I finish here with six acknowledgements to my younger self that may be helpful to fellow fieldworkers:

  1. No matter your positionality, your fieldwork is embodied. Pay attention to how your body is shaping your fieldwork: What spaces does it open up for you, and how, and which ones does it close off? Whom are you drawn to, and why? Who is drawn to you, and why?
  2. Put your safety first. If you have a gut feeling that something is amiss, you are probably right. Reflect on when the ‘ethnographic fixations’ of danger, solitude, and intimacy, which Richardson and Hanson (2019) discuss, are potentially putting you in harm’s way.
  3. The academy, the field, and the societies in which both are nested are continuations of one another, not boundaries.

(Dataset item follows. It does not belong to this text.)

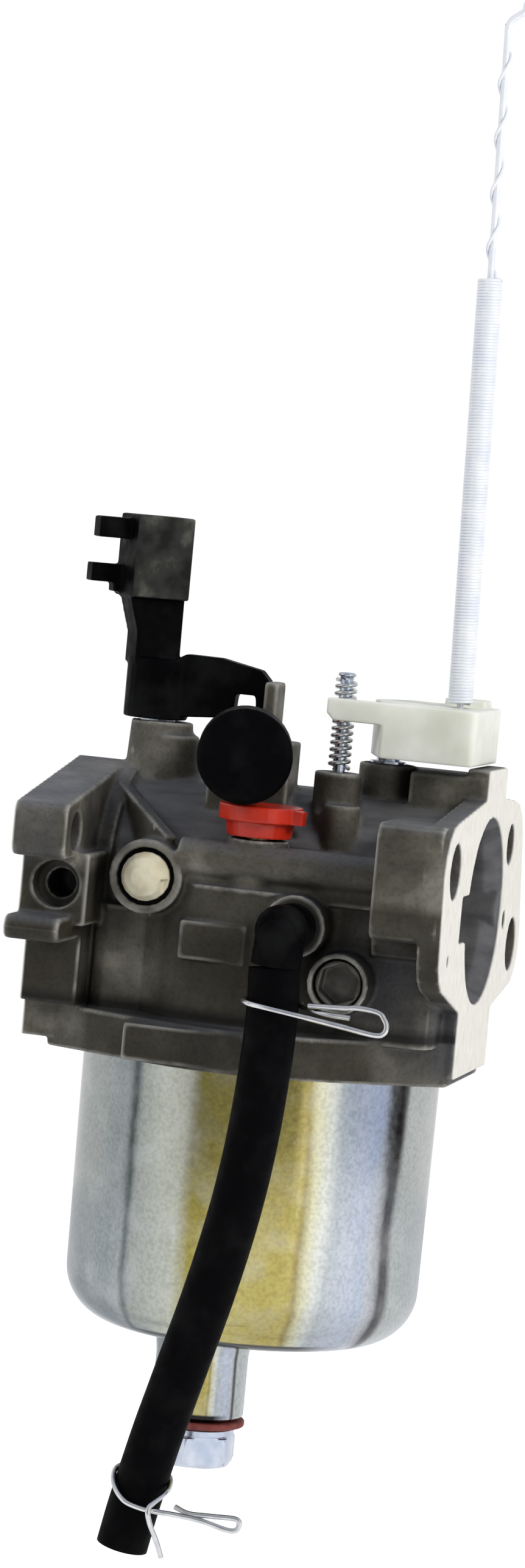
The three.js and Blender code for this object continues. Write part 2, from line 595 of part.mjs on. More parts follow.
castBody();
bowlAndBolt();
floatAndNeedle();
jets();
shaftSet('throttle', throttleX, throttleBore, 30.6, 3.9, throttleBossTop, spigotRadius);
shaftSet('choke', chokeX, chokeBore, 34, 3.5, chokeBossTop, shaftRadius);
throttleLever();
chokeLever();
idleScrew();
mixtureScrew();
portPieces();
passagePlug();
fuelInlet();
clamps();
governorLink();

export default carburetor;
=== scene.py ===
import json
import math

import bpy
import numpy as np
from mathutils import Matrix, Vector


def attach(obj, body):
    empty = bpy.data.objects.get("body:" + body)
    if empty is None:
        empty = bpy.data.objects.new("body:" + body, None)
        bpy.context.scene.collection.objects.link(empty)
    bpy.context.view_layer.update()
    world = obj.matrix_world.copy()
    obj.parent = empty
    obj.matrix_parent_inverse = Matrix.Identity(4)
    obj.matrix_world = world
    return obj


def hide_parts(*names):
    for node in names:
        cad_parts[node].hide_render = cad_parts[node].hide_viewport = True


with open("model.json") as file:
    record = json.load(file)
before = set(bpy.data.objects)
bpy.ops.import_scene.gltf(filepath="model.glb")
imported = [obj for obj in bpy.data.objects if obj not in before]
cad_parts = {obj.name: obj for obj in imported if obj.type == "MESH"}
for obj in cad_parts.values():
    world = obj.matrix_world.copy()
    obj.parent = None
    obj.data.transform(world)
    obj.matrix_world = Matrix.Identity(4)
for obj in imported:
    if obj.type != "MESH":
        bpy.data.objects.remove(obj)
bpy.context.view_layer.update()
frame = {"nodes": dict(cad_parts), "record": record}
nodes = frame["nodes"]
MM = 0.001

# ---- Camera ------------------------------------------------------------------------------

VIEW_AZIMUTH = math.radians(13)
VIEW_ELEVATION = math.radians(3.5)
VIEW_ROLL = math.radians(5.3)
VIEW_DISTANCE = 0.839
VIEW_TARGET = Vector((-0.0380, -0.0076, 0.0176))
LENS_MM = 116
SENSOR_MM = 36


def make_camera():
    """A long lens aimed at the middle of the part, rolled about its line of sight."""
    back = Vector((math.sin(VIEW_AZIMUTH) * math.cos(VIEW_ELEVATION),
                   -math.cos(VIEW_AZIMUTH) * math.cos(VIEW_ELEVATION),
                   math.sin(VIEW_ELEVATION)))
    level = Vector((math.cos(VIEW_AZIMUTH), math.sin(VIEW_AZIMUTH), 0))
    rise = back.cross(level)
    right = level * math.cos(VIEW_ROLL) + rise * math.sin(VIEW_ROLL)
    up = rise * math.cos(VIEW_ROLL) - level * math.sin(VIEW_ROLL)
    place = VIEW_TARGET + back * VIEW_DISTANCE
    data = bpy.data.cameras.new("camera")
    data.sensor_fit = "VERTICAL"
    data.sensor_height = SENSOR_MM
    data.lens = LENS_MM
    camera = bpy.data.objects.new("camera", data)
    camera.matrix_world = Matrix((
        (right.x, up.x, back.x, place.x),
        (right.y, up.y, back.y, place.y),
        (right.z, up.z, back.z, place.z),
        (0, 0, 0, 1)))
    bpy.context.scene.collection.objects.link(camera)
    bpy.context.scene.camera = camera


make_camera()

# ---- Paths and meshes --------------------------------------------------------------------


def smooth_path(points, steps):
    """Points along a Catmull-Rom curve through the given points."""
    given = np.array(points, float)
    given = np.vstack([2 * given[0] - given[1], given, 2 * given[-1] - given[-2]])
    out = []
    for i in range(1, len(given) - 2):
        before, a, b, after = given[i - 1:i + 3]
        for t in np.arange(steps) / steps:
            out.append(0.5 * (2 * a + (b - before) * t + (2 * before - 5 * a + 4 * b - after) * t ** 2
                              + (3 * a - before - 3 * b + after) * t ** 3))
    out.append(given[-2])
    return np.array(out)


def ring_frames(path):
    """Two unit vectors across the path at each point, carried along it without twist."""
    tangents = np.gradient(path, axis=0)
    tangents /= np.linalg.norm(tangents, axis=1)[:, None]
    side = np.cross(tangents[0], [0.3, 0.9, 0.2])
    frames = []
    for tangent in tangents:
        side = side - tangent * (side @ tangent)
        side /= np.linalg.norm(side)
        frames.append((side, np.cross(tangent, side)))
    return frames


def skin_of_rings(rings, closed):
    """Faces between rings of equal count; the ends are capped unless the rings close on themselves."""
    count = len(rings[0])
    vertices = [tuple(p) for ring in rings for p in ring]
    faces = []
    for i in range(len(rings) if closed else len(rings) - 1):
        j = (i + 1) % len(rings)
        for k in range(count):
            m = (k + 1) % count
            faces.append((i * count + k, i * count + m, j * count + m, j * count + k))
    if not closed:
        faces.append(tuple(reversed(range(count))))
        faces.append(tuple(range((len(rings) - 1) * count, len(rings) * count)))
    return vertices, faces


def lathe(profile, centre, axis, segments):
    """Turns a closed outline of (radius, height), in mm, about an axis through centre, in mm."""
    rings = []
    for radius, height in profile:
        ring = []
        for k in range(segments):
            angle = 2 * math.pi * k / segments
            a, b = radius * math.cos(angle), radius * math.sin(angle)
            if axis == "z":
                point = (centre[0] + a, centre[1] + b, height)
            else:
                point = (centre[0] + a, height, centre[1] - b)
            ring.append([c * MM for c in point])
        rings.append(ring)
    return skin_of_rings(rings, True)


def rounded_profile(points, radius, steps=5):
    """The closed outline with each corner rounded by about the given radius."""
    out = []
    count = len(points)
    for i in range(count):
        before, here, after = (Vector(points[(i + d) % count]) for d in (-1, 0, 1))
        to_before, to_after = before - here, after - here
        cut = min(radius, to_before.length * 0.45, to_after.length * 0.45)
        if here.x < 1e-6 or cut < 1e-4:
            out.append(tuple(here))
            continue
        start = here + to_before.normalized() * cut
        end = here + to_after.normalized() * cut
        for k in range(steps + 1):
            t = k / steps
            out.append(tuple((1 - t) ** 2 * start + 2 * t * (1 - t) * here + t * t * end))
    return out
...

  4. This means that your scholarship is entangled in wider structures of the academic and non-academic world(s). No matter how much you try to address these entanglements, you cannot undo them on your own. We don’t come to the field innocently. Think about what this means for your scholarship but also what this means for structural and collective transformation that cannot be reduced to your scholarship or one site only.
  5. Let the scholarship and leadership of historically marginalised thinkers and fieldworkers guide you. As the most affected by hegemonic norms and standards, they are the experts and will shine light on where to go. This includes but goes beyond a politics of citation.
  6. Finally, you are not alone in the challenges, dilemmas, and failures of fieldwork. Find and build those solidarities, for they will carry you forward. It’s a path full of contradictions, complicities, and mistakes – but it doesn’t have to be a lonely path.